The median age in the village was 59.7 years. 15.2% of residents were under the age of 18; 2.7% were between the ages of 18 and 24; 9.8% were from 25 to 44; 33.1% were from 45 to 64; and 39.1% were 65 years of age or older. The gender makeup of the village was 47.3% male and 52.7% female.

===2000 census===
As of the census of 2000, there were 1,030 people, 445 households, and 339 families living in the village. The population density was 858.2 PD/sqmi. There were 477 housing units at an average density of 397.4 /sqmi. The racial makeup of the village was 91.46% White, 5.44% African American, 1.46% Asian, 0.19% from other races, and 1.46% from two or more races. Hispanic or Latino of any race were 0.49% of the population.

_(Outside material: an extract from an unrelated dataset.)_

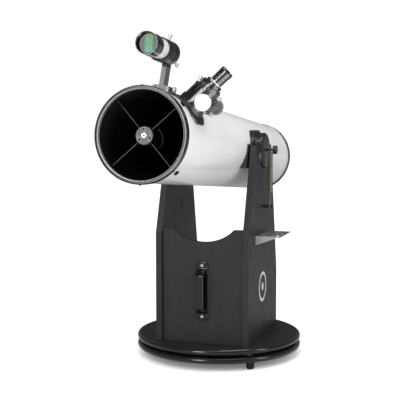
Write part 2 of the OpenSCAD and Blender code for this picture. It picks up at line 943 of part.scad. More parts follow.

There were 445 households, out of which 19.6% had children under the age of 18 living with them, 71.0% were married couples living together, 3.1% had a female householder with no husband present, and 23.6% were non-families. 20.7% of all households were made up of individuals, and 11.9% had someone living alone who was 65 years of age or older. The average household size was 2.31 and the average family size was 2.65.

In the village, the population was spread out, with 15.9% under the age of 18, 2.9% from 18 to 24, 16.0% from 25 to 44, 36.6% from 45 to 64, and 28.5% who were 65 years of age or older. The median age was 53 years. For every 100 females, there were 100.0 males. For every 100 females age 18 and over, there were 92.4 males.

The median income for a household in the village was $123,771, and the median income for a family was $138,806. Males had a median income of $100,000 versus $55,556 for females. The per capita income for the village was $74,588. None of the families and 0.9% of the population were living below the poverty line, including no under eighteens and none of those over 64.

==Education==
Students are zoned to the Birmingham City School District. Bingham Farms Elementary School is in Bingham Farms.

The French School of Detroit (FSD) holds its middle school classes at Berkshire Middle School in neighboring Beverly Hills. Bingham Farms Elementary School provides classes for FSD elementary school students.

==Business==
The Bingham Farms Office District extends from the east side of Telegraph Road, comprising a mix of two and four-storey buildings. Businesses include the headquarters of Global Commercial Credit.